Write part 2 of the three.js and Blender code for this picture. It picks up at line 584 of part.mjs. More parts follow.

---

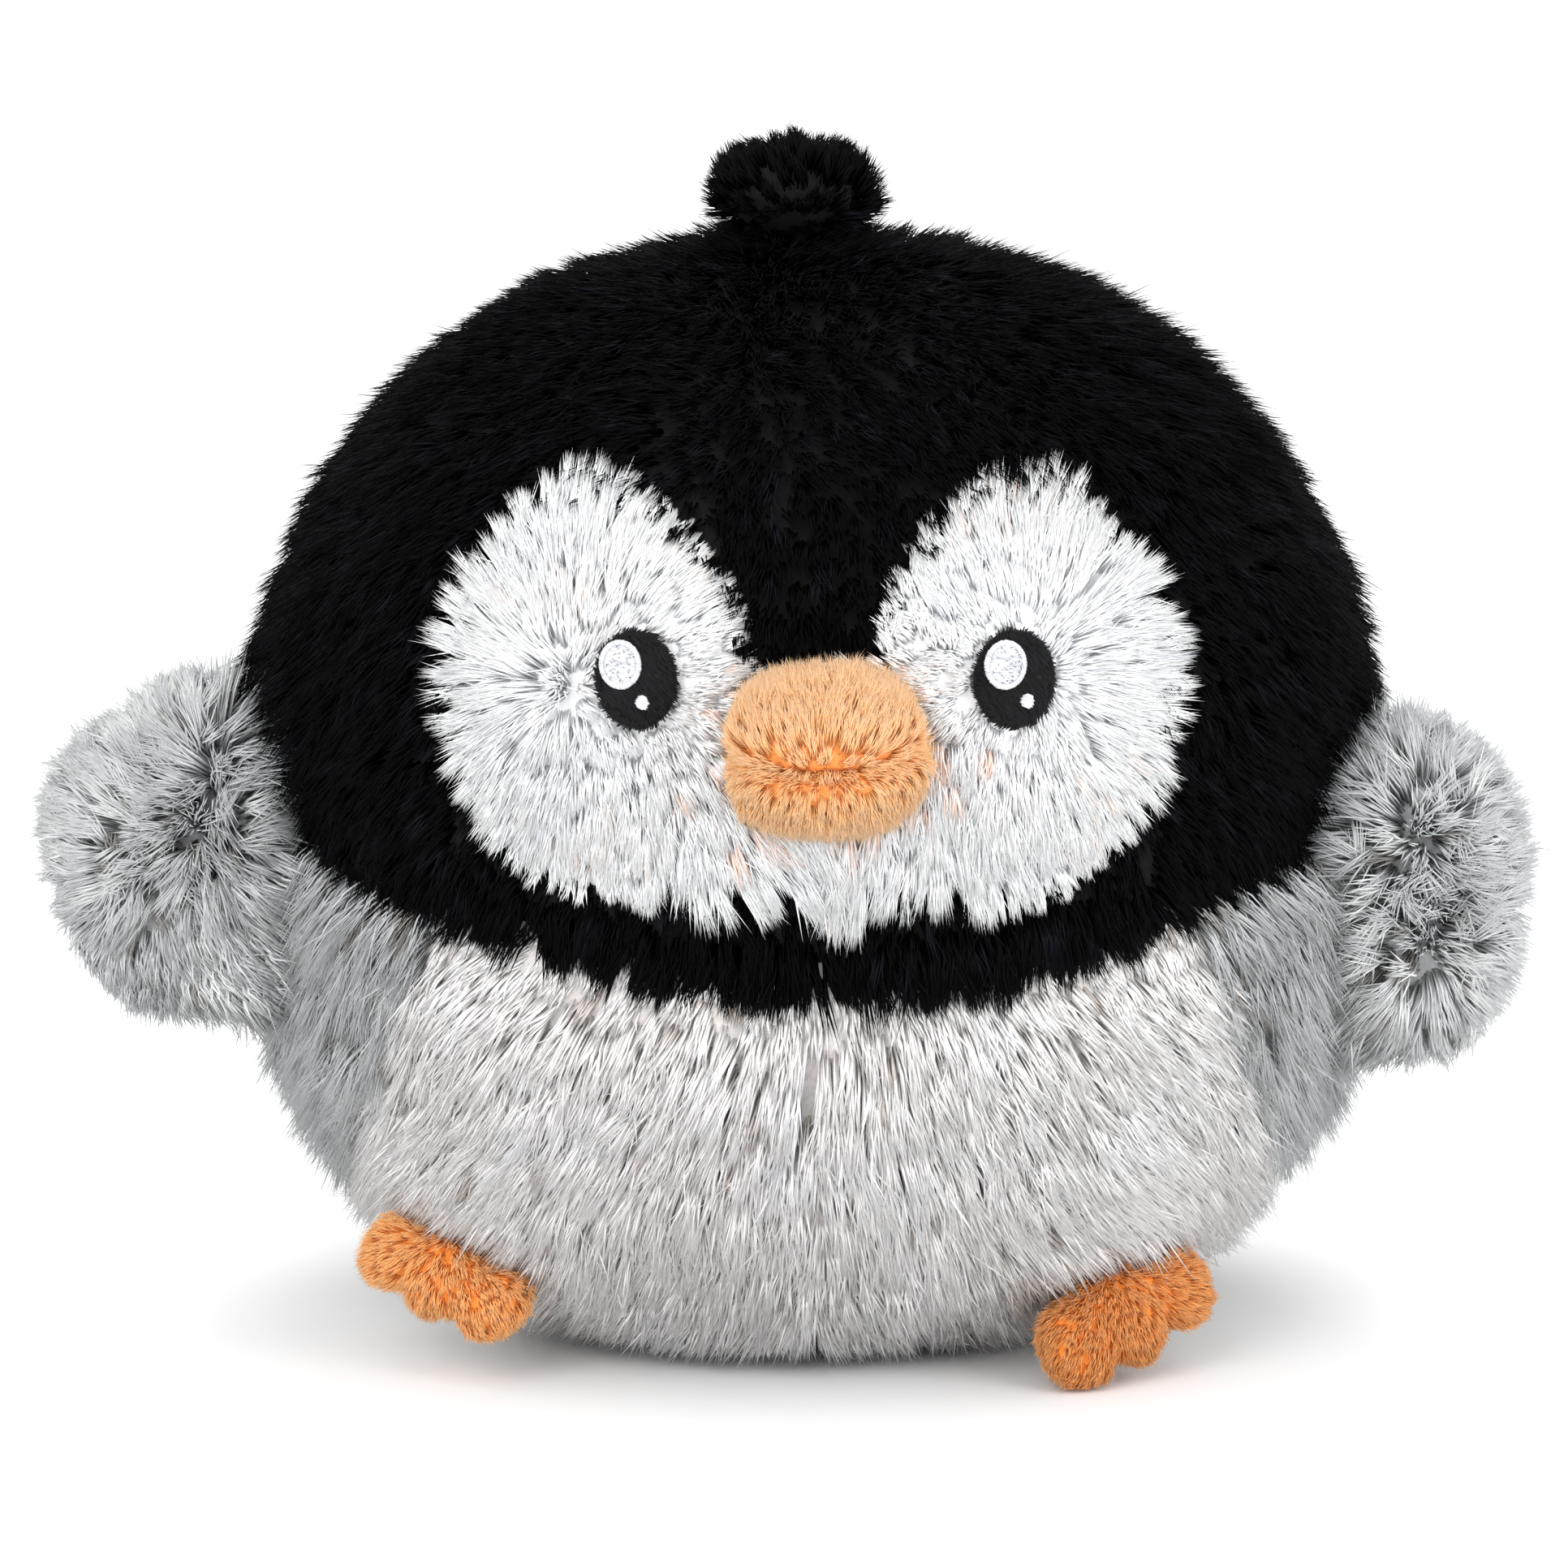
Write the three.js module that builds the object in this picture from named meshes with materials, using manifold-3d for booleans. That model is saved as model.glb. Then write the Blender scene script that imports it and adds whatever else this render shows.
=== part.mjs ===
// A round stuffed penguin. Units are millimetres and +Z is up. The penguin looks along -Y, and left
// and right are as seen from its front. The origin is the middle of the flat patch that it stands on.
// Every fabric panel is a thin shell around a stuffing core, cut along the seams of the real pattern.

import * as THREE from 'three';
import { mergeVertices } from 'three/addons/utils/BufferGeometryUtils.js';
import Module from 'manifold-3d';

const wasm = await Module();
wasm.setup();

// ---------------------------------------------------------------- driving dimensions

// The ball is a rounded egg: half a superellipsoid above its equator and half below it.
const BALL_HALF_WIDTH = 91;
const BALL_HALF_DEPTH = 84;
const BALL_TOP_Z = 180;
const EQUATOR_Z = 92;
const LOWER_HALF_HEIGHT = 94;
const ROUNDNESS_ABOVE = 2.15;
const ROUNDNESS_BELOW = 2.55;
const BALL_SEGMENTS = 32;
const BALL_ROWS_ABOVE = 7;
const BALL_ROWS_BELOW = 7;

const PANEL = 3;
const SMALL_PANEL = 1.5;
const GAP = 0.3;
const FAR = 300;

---

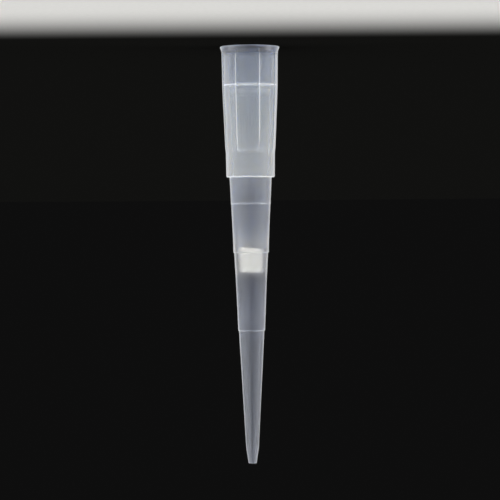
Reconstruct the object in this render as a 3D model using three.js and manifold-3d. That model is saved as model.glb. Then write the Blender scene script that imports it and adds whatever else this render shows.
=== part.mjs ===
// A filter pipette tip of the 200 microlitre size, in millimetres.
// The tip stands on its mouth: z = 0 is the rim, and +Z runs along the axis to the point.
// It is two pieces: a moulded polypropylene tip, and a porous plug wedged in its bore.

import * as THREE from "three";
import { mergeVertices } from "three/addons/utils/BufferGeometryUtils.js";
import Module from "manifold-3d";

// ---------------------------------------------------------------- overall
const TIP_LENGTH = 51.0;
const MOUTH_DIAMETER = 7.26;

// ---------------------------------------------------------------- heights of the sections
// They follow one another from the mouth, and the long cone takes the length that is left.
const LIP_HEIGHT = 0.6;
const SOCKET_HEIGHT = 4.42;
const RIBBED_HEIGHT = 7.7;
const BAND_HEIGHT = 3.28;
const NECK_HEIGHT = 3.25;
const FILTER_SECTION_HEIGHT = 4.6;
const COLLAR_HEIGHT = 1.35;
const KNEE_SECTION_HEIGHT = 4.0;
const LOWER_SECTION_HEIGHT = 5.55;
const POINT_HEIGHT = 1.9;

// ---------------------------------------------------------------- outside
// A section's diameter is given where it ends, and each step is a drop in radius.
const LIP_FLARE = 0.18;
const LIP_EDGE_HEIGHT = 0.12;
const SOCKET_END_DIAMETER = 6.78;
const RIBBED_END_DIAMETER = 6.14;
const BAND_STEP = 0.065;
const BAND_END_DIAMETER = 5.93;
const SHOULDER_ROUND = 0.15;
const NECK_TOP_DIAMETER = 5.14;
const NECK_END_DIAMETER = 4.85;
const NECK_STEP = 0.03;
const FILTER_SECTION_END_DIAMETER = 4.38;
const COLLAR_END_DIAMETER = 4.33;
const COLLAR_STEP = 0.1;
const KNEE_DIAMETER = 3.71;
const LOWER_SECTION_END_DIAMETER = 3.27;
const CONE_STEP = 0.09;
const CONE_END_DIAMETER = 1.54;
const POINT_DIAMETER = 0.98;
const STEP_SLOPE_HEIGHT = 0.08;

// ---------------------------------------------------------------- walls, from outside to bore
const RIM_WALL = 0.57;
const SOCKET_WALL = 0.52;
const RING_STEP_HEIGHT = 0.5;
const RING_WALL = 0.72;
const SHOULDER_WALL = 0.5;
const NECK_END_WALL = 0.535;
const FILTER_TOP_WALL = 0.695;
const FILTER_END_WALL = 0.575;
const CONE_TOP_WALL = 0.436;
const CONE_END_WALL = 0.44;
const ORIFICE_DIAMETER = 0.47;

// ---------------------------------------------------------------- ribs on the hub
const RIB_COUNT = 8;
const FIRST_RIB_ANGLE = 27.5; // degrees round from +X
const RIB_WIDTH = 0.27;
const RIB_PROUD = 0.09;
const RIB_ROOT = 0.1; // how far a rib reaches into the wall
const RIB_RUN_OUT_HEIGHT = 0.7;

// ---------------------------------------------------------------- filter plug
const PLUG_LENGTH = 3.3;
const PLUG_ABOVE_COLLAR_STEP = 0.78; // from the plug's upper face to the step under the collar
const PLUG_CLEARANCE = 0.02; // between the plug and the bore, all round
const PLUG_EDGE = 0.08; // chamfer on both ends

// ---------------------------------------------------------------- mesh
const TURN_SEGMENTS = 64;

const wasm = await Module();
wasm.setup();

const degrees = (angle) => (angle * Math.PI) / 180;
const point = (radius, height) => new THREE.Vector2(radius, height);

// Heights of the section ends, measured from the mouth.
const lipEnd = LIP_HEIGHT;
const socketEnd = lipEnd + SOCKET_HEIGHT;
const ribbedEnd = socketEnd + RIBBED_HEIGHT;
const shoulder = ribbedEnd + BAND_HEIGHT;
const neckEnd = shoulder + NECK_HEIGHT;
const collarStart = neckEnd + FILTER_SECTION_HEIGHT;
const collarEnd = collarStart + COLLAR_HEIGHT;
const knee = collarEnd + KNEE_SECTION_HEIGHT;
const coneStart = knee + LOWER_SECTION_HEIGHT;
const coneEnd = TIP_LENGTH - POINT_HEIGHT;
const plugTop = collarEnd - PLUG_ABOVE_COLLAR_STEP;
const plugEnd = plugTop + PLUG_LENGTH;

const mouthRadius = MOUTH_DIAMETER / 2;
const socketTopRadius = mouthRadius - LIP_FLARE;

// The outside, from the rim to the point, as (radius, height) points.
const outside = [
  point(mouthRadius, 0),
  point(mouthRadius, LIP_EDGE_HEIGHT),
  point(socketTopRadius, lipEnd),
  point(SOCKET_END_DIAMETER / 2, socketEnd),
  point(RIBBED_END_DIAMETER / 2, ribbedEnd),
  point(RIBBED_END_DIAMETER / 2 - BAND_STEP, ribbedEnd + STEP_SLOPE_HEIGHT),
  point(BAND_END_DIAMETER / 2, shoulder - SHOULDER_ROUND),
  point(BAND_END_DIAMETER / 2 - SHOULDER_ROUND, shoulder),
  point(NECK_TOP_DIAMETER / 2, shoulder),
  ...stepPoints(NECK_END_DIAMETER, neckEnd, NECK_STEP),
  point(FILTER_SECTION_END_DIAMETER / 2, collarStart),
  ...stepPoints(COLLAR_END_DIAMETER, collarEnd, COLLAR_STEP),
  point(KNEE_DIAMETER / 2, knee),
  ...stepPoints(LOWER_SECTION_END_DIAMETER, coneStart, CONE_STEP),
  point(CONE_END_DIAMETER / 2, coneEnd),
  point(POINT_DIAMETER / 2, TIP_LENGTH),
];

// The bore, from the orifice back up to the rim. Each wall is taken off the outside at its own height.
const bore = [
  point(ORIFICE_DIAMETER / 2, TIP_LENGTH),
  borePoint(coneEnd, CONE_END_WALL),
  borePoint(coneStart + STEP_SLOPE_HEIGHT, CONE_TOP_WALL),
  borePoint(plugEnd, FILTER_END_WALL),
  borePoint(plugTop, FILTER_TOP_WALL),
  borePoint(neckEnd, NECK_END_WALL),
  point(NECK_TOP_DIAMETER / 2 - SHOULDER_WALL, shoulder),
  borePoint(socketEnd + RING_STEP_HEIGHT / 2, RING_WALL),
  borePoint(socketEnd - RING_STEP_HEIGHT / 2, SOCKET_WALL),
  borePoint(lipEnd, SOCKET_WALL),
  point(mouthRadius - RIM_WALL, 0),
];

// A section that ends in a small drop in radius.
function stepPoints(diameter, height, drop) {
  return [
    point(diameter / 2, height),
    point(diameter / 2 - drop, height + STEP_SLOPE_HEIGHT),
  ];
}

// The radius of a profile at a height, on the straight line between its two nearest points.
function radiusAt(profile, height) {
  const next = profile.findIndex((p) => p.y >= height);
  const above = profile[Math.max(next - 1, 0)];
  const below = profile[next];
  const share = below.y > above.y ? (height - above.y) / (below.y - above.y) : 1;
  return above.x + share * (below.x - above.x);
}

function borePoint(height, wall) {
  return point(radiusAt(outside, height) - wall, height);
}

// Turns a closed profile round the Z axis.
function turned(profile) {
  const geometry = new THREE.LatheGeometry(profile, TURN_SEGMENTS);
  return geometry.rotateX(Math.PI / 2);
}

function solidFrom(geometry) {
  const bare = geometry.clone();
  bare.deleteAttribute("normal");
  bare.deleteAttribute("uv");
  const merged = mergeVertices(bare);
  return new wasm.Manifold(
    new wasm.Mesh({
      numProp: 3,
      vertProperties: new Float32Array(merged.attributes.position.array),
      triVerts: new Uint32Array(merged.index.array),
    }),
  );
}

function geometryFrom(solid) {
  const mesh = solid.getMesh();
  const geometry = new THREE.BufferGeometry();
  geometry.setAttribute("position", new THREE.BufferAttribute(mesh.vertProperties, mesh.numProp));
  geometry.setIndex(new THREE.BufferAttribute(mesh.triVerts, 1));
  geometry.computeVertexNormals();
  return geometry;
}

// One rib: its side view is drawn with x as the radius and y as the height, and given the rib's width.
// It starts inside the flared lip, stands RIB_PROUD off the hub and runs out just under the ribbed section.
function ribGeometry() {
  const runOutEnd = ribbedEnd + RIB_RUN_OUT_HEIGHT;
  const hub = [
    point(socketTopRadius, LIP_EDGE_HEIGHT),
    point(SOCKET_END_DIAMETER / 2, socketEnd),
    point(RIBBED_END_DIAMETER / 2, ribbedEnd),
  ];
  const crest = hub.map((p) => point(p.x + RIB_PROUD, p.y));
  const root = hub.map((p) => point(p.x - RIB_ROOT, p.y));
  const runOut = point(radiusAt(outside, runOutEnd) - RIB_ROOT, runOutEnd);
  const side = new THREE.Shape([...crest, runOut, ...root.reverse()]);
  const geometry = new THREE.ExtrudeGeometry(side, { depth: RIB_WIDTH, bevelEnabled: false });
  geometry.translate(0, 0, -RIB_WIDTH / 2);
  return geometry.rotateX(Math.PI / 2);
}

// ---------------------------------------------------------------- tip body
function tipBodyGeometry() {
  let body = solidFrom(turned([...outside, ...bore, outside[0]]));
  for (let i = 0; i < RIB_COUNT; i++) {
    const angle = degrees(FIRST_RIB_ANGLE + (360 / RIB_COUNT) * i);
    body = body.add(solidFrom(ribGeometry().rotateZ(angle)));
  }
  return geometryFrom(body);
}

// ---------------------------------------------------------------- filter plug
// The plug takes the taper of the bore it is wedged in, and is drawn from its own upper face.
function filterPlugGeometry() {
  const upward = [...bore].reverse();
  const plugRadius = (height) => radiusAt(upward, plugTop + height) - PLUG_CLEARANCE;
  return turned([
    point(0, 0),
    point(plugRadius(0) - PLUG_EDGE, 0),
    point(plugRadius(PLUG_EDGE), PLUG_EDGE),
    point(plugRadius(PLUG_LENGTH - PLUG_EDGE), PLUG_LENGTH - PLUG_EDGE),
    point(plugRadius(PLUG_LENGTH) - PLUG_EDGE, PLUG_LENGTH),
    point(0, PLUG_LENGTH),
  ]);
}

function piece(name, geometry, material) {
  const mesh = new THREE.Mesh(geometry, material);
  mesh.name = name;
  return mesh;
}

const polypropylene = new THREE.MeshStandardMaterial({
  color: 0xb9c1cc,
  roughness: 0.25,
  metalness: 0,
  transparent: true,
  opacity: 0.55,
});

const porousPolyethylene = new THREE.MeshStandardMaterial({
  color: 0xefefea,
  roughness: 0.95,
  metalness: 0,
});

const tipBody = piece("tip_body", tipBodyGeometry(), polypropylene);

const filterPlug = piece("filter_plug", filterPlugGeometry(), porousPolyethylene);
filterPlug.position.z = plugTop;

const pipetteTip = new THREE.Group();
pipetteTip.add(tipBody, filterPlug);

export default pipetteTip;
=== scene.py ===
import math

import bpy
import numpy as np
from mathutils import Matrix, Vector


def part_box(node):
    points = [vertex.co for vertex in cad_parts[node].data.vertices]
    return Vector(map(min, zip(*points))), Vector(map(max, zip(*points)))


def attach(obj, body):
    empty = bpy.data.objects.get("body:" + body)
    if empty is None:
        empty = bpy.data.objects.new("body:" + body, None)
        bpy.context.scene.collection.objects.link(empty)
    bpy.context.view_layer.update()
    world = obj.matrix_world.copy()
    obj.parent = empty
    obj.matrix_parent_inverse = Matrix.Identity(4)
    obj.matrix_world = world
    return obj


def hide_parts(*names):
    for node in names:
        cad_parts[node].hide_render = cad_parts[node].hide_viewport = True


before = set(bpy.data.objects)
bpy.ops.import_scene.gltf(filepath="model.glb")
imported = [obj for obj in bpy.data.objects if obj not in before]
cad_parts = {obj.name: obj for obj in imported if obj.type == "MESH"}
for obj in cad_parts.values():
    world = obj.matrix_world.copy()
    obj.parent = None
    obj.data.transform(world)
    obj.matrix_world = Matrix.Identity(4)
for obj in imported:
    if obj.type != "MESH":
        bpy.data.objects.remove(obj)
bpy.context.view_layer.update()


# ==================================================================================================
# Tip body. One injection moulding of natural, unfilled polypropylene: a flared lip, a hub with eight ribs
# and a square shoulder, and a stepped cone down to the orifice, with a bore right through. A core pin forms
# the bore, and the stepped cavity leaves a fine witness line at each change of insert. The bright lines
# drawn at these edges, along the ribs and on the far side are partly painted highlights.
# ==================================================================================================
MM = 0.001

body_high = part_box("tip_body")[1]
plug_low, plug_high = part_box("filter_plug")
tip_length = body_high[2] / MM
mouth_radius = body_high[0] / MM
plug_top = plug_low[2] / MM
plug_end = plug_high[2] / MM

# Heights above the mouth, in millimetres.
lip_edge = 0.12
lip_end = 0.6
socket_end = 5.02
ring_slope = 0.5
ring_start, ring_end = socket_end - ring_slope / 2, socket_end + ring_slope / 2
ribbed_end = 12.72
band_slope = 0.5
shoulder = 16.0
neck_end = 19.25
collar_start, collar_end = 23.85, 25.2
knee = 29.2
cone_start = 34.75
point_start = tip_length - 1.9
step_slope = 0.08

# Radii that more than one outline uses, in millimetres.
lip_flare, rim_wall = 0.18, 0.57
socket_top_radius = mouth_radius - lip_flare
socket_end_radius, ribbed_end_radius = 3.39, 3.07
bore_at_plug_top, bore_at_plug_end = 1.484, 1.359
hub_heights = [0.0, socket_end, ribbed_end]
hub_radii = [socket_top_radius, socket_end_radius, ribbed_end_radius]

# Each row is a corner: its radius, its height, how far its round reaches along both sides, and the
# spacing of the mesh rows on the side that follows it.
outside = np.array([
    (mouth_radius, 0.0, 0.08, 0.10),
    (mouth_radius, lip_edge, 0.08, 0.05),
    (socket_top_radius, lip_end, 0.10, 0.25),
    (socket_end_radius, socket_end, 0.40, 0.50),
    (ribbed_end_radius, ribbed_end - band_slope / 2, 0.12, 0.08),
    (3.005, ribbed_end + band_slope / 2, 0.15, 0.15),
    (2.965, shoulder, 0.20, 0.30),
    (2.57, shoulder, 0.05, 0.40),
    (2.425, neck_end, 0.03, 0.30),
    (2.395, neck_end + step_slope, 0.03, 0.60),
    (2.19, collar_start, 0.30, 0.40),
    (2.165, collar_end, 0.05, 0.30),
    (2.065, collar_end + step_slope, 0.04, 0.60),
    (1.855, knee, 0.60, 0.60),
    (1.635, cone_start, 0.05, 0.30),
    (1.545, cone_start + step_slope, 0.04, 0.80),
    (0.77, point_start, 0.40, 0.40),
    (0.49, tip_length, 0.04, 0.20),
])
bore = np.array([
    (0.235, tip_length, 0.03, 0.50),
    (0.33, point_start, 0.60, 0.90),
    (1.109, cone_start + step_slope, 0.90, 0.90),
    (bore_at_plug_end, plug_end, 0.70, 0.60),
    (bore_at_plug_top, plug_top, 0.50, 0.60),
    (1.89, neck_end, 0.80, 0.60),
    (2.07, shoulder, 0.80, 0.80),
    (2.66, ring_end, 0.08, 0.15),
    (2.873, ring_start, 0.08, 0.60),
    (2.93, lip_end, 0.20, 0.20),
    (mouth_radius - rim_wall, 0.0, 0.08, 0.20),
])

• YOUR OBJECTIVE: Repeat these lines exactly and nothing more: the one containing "function piece(name, geometry, material)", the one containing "imported = [obj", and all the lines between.

• WRITTEN SOLUTION:
function piece(name, geometry, material) {
  const mesh = new THREE.Mesh(geometry, material);
  mesh.name = name;
  return mesh;
}

const polypropylene = new THREE.MeshStandardMaterial({
  color: 0xb9c1cc,
  roughness: 0.25,
  metalness: 0,
  transparent: true,
  opacity: 0.55,
});

const porousPolyethylene = new THREE.MeshStandardMaterial({
  color: 0xefefea,
  roughness: 0.95,
  metalness: 0,
});

const tipBody = piece("tip_body", tipBodyGeometry(), polypropylene);

const filterPlug = piece("filter_plug", filterPlugGeometry(), porousPolyethylene);
filterPlug.position.z = plugTop;

const pipetteTip = new THREE.Group();
pipetteTip.add(tipBody, filterPlug);

export default pipetteTip;
=== scene.py ===
import math

import bpy
import numpy as np
from mathutils import Matrix, Vector


def part_box(node):
    points = [vertex.co for vertex in cad_parts[node].data.vertices]
    return Vector(map(min, zip(*points))), Vector(map(max, zip(*points)))


def attach(obj, body):
    empty = bpy.data.objects.get("body:" + body)
    if empty is None:
        empty = bpy.data.objects.new("body:" + body, None)
        bpy.context.scene.collection.objects.link(empty)
    bpy.context.view_layer.update()
    world = obj.matrix_world.copy()
    obj.parent = empty
    obj.matrix_parent_inverse = Matrix.Identity(4)
    obj.matrix_world = world
    return obj


def hide_parts(*names):
    for node in names:
        cad_parts[node].hide_render = cad_parts[node].hide_viewport = True


before = set(bpy.data.objects)
bpy.ops.import_scene.gltf(filepath="model.glb")
imported = [obj for obj in bpy.data.objects if obj not in before]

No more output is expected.